ABSTRACT

In 2019, the World Monuments Fund (WMF), a non-profit international organisation dedicated to the safeguarding and conservation of endangered heritage sites across the globe, included the Sacred Valley of the Incas (in the Cuzco region of Peru) in its annual round of nominations. The reason for the nomination was the perceived threat posed by the projected New International Cuzco Airport in the nearby town of Chinchero, to a highly valued cultural landscape formally recognised as cultural heritage of the nation. Since its inception, this project has been wrapped in regional, national and international controversy, to the point of raising concerns from UNESCO. Yet, regardless of all of the objections, the national and the regional governments are driven by a common agenda of (tourism) development for the valley, and, especially the latter, strongly mistrust any perceived foreign or Lima-based interference. For this chapter, the author (a co-nominator of the WMF) draws from Winter's (2015) concept of heritage as diplomacy to explore the political implications of the WMF's intervention in the Sacred Valley, in a regional context where its involvement may mobilise both contestation and adherence, as well as friction between conservationist and developmentalist agendas. Specifically, the chapter seeks to unravel the various levels and scales of collaboration where the politics of heritage are at work and where heritage as a form of governance is instantiated.
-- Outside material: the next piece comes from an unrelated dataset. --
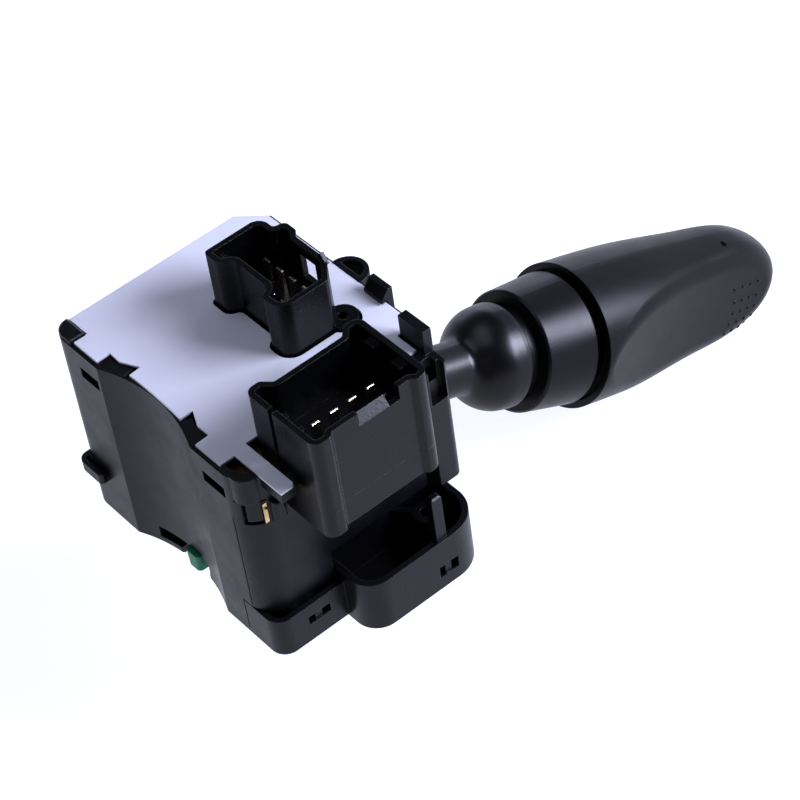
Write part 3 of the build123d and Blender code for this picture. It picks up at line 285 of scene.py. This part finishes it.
# where the stalk and its knob lie at rest
stalkRest = {"dropDegrees": 20.5, "knobLiftDegrees": 1.6, "pivotHeightMm": 25.6, "footMm": 91.0}
stalkDrop = math.radians(stalkRest["dropDegrees"])
knobLift = math.radians(stalkRest["knobLiftDegrees"])
pivot = np.array([0.0, 0.0, stalkRest["pivotHeightMm"] / 1000])
stalkDir = np.array([math.cos(stalkDrop), 0.0, -math.sin(stalkDrop)])
knobDir = np.array([math.cos(stalkDrop - knobLift), 0.0, -math.sin(stalkDrop - knobLift)])
knobUp = np.array([math.sin(stalkDrop - knobLift), 0.0, math.cos(stalkDrop - knobLift)])
knobFoot = pivot + stalkDir * stalkRest["footMm"] / 1000
standOff = 0.04                 # rays towards the knob start this far from its axis, in metres


def gridFaces(rows, columns, wrap):
    # quad indices of a grid of rows x columns points, closed round when wrap is True
    r = np.arange(rows - 1)[:, None]
    c = np.arange(columns if wrap else columns - 1)[None, :]
    n = (c + 1) % columns
    near, far = r * columns, (r + 1) * columns
    quads = np.stack([near + c, far + c, far + n, near + n], axis=-1)
    return quads.reshape(-1, 4)


def meshPiece(name, points, faces, material, body):
    # a finished smooth piece at the origin, riding its body
    mesh = bpy.data.meshes.new(name)
    mesh.from_pydata(points.reshape(-1, 3).tolist(), [], [list(f) for f in faces])
    mesh.update()
    mesh.polygons.foreach_set("use_smooth", np.ones(len(mesh.polygons), dtype=bool))
    mesh.materials.append(material)
    piece = bpy.data.objects.new(name, mesh)
    bpy.context.scene.collection.objects.link(piece)
    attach(piece, body)
    return piece


# the dots stand in rows across the knob, in mm: height above its axis, then distances from its foot
gripDots = {
    "rows": ((3.0, (54.6, 57.9, 60.9, 63.8)),
             (-1.4, (55.9, 58.8, 61.6, 64.6)),
             (-4.8, (56.3, 59.4, 62.2, 64.7)),
             (-7.9, (55.8, 58.8, 61.6, 64.6)),
             (-10.6, (54.6, 57.8, 60.8, 63.7))),
    "radiusMm": 0.7, "heightMm": 0.24, "sunkMm": 0.3, "rings": 6, "around": 16}


def landOn(node, starts, direction):
    # first hits of rays from the starts on a CAD node, as points and outward normals
    tree = BVHTree.FromObject(node, bpy.context.evaluated_depsgraph_get())
    hits = [tree.ray_cast(Vector(start), Vector(direction)) for start in starts]
    return np.array([hit[0] for hit in hits]), np.array([hit[1] for hit in hits])


def sideAxes(normals):
    # two unit vectors square to each normal and to each other
    first = np.cross(normals, knobUp)
    first /= np.linalg.norm(first, axis=1, keepdims=True)
    return first, np.cross(normals, first)


poleShare = 0.06                # the small cap at a dome's pole, as a share of its radius


def domes(centres, normals, look):
    # ring s, angle a: centre + r*s*(cos a, sin a) in the tangent plane + h*(1 - s*s) along the normal,
    # closed by a ring and a small cap sunk below the surface
    radius, height, sunk = (look[key] / 1000 for key in ("radiusMm", "heightMm", "sunkMm"))
    steps = np.linspace(poleShare, 1.0, look["rings"])
    reach = np.concatenate([radius * steps, [radius, radius * poleShare]])
    lift = np.concatenate([height * (1 - steps ** 2), [-sunk, -sunk]])
    angle = np.linspace(0, 2 * np.pi, look["around"], endpoint=False)
    first, second = sideAxes(normals)
    around = (np.cos(angle)[None, :, None] * first[:, None, :]
              + np.sin(angle)[None, :, None] * second[:, None, :])
    points = (centres[:, None, None, :] + reach[None, :, None, None] * around[:, None, :, :]
              + lift[None, :, None, None] * normals[:, None, None, :])
    rings, columns = len(reach), look["around"]
    one = gridFaces(rings, columns, True)
    caps = [np.arange(columns), np.arange(columns)[::-1] + (rings - 1) * columns]
    faces = []
    for shift in np.arange(len(centres)) * rings * columns:
        faces += (one + shift).tolist() + [(cap + shift).tolist() for cap in caps]
    return points, faces


def addGripDots(look):
    # every dot: the point where a ray from the front meets the knob carries one dome
    spots = np.array([(t, h) for h, row in look["rows"] for t in row]) / 1000
    front = np.array([0.0, -standOff, 0.0])
    starts = knobFoot + spots[:, :1] * knobDir + spots[:, 1:] * knobUp + front
    centres, normals = landOn(frame["nodes"]["knob_shell"], starts, (0.0, 1.0, 0.0))
    points, faces = domes(centres, normals, look)
    meshPiece("grip_dots", points, faces, knobPlastic, "light_knob")
    print("grip dots set:", len(centres))


addGripDots(gripDots)

# the painted shadow of the small blind hole near the tip: its place along and across the knob's axis and its
# sizes, all in mm
tipHoleShadow = {"along": 50.9, "across": -4.5, "radiusMm": 0.9, "heightMm": 0.06, "sunkMm": 0.25, "rings": 6,
           "around": 32}


def addTipHoleShadow(look):
    # one very low dome in near-black matt, a painted shadow standing in for the hole, so that the hole reads
    # dark from every side
    aside = np.array([0.0, look["across"] / 1000, 0.0])
    start = knobFoot + knobDir * look["along"] / 1000 + aside + knobUp * standOff
    centres, normals = landOn(frame["nodes"]["knob_shell"], [start], -knobUp)
    points, faces = domes(centres, normals, look)
    # the dark disc is painted shade on the knob, not a cut hole
    meshPiece("tip_hole_painted_shadow", points, faces, holeShadowMaterial, "light_knob")
    print("tip hole set")


addTipHoleShadow(tipHoleShadow)

cameraSpot = {"place": (-0.226714, -0.391186, 0.476330), "forward": (0.39486, 0.58856, -0.70547),
              "up": (0.51643, 0.49289, 0.70026), "lensMm": 125.76}


def placeCamera():
    # the camera's axes are right, up and backwards, as columns
    forward = Vector(cameraSpot["forward"]).normalized()
    up = Vector(cameraSpot["up"])
    up = (up - forward * up.dot(forward)).normalized()
    right = forward.cross(up)
    data = bpy.data.cameras.new("camera")
    data.sensor_width = 36.0
    data.lens = cameraSpot["lensMm"]
    data.clip_start, data.clip_end = 0.01, 20.0
    camera = bpy.data.objects.new("camera", data)
    bpy.context.scene.collection.objects.link(camera)
    turn = Matrix((right, up, -forward)).transposed()
    camera.matrix_world = Matrix.Translation(Vector(cameraSpot["place"])) @ turn.to_4x4()
    bpy.context.scene.camera = camera


# softboxes: where each stands and what it looks at, its width and height, all in metres
lights = {
    "key": {"place": (0.66, -0.61, 0.52), "aim": (0.05, 0.0, 0.02), "size": (0.62, 0.52), "watts": 25.0,
            "tint": "#e8eaff"},
    "side": {"place": (1.25, 0.05, 0.50), "aim": (0.05, 0.0, 0.0), "size": (1.10, 0.80), "watts": 3.5,
             "tint": "#e8eaff"},
    "above": {"place": (-0.25, 0.20, 1.05), "aim": (0.0, 0.0, 0.05), "size": (0.9, 0.6), "watts": 3.8,
              "tint": "#eceeff"},
    "left": {"place": (-0.95, 0.15, 0.40), "aim": (-0.02, 0.0, 0.03), "size": (0.8, 0.6), "watts": 1.8,
             "tint": "#e8eaff"},
    "back": {"place": (0.60, 1.00, 0.24), "aim": (0.08, 0.0, 0.0), "size": (1.3, 0.4), "watts": 4.0,
             "tint": "#e8eaff"},
}
# studio walls: brightness at the horizon and overhead
studio = {"tint": "#e2e5fc", "horizon": 0.85, "overhead": 0.16, "fadeFrom": 0.0, "fadeTo": 0.2}
# backlit table: its own glow on top of what the softboxes give it
table = {"colour": "#8c8c8c", "glowTint": "#f1f3ff", "glow": 0.93, "half": 8.0, "below": 0.001}


def placeLights():
    for name, light in lights.items():
        data = bpy.data.lights.new(name, "AREA")
        data.shape = "RECTANGLE"
        data.size, data.size_y = light["size"]
        data.energy = light["watts"]
        data.color = toLinear(light["tint"])[:3]
        lamp = bpy.data.objects.new(name, data)
        bpy.context.scene.collection.objects.link(lamp)
        lamp.location = light["place"]
        away = Vector(light["place"]) - Vector(light["aim"])
        lamp.rotation_mode = "QUATERNION"
        lamp.rotation_quaternion = away.to_track_quat("Z", "Y")


def paintStudio():
    # the walls fade from the horizon upwards
    world = bpy.data.worlds.new("studio")
    world.use_nodes = True
    tree = world.node_tree
    tree.nodes.clear()
    direction = addNode(tree, "ShaderNodeTexCoord").outputs["Generated"]
    height = addNode(tree, "ShaderNodeSeparateXYZ", None, {0: direction})
    fade = addNode(tree, "ShaderNodeMapRange", {"clamp": True}, {
        "Value": height.outputs["Z"], "From Min": studio["fadeFrom"], "From Max": studio["fadeTo"],
        "To Min": studio["horizon"], "To Max": studio["overhead"]})
    walls = addNode(tree, "ShaderNodeBackground", None, {
        "Color": toLinear(studio["tint"]), "Strength": fade.outputs[0]})
    addNode(tree, "ShaderNodeOutputWorld", None, {"Surface": walls.outputs[0]})
    bpy.context.scene.world = world


def layTable():
    # a plain square sheet just under the lowest point of the part
    lowest = cadBounds[0][2] - table["below"]
    edge = np.linspace(-table["half"], table["half"], 3)
    u, v = np.meshgrid(edge, edge, indexing="ij")
    points = np.stack([u, v, np.full_like(u, lowest)], axis=-1)
    mesh = bpy.data.meshes.new("table")
    mesh.from_pydata(points.reshape(-1, 3).tolist(), [], gridFaces(3, 3, False).tolist())
    material, tree = newMaterial("acrylicBacklit")
    shader = addNode(tree, "ShaderNodeBsdfPrincipled", None, {
        "Base Color": toLinear(table["colour"]), "Roughness": 0.9,
        "Emission Color": toLinear(table["glowTint"]),
        "Emission Strength": table["glow"]})
    closeMaterial(tree, shader)
    mesh.materials.append(material)
    sheet = bpy.data.objects.new("table", mesh)
    bpy.context.scene.collection.objects.link(sheet)


placeCamera()
placeLights()
paintStudio()
layTable()
bpy.context.scene.view_settings.view_transform = "Standard"
bpy.context.scene.view_settings.gamma = 0.77   # the contrast of a printed catalogue picture
print("camera, lights and table placed")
The main question is: how does the WMF's international preservation profile fit in within a strongly development-oriented sub-national agenda? Additionally, how are power relations played out in a highly politicised and volatile regional scenario where heritage as diplomacy can serve either to stabilise it or to exacerbate it? Moreover, the chapter asks about the role of the WMF's funding bodies in advancing a conservationist agenda potentially at odds with local understandings and uses of heritage.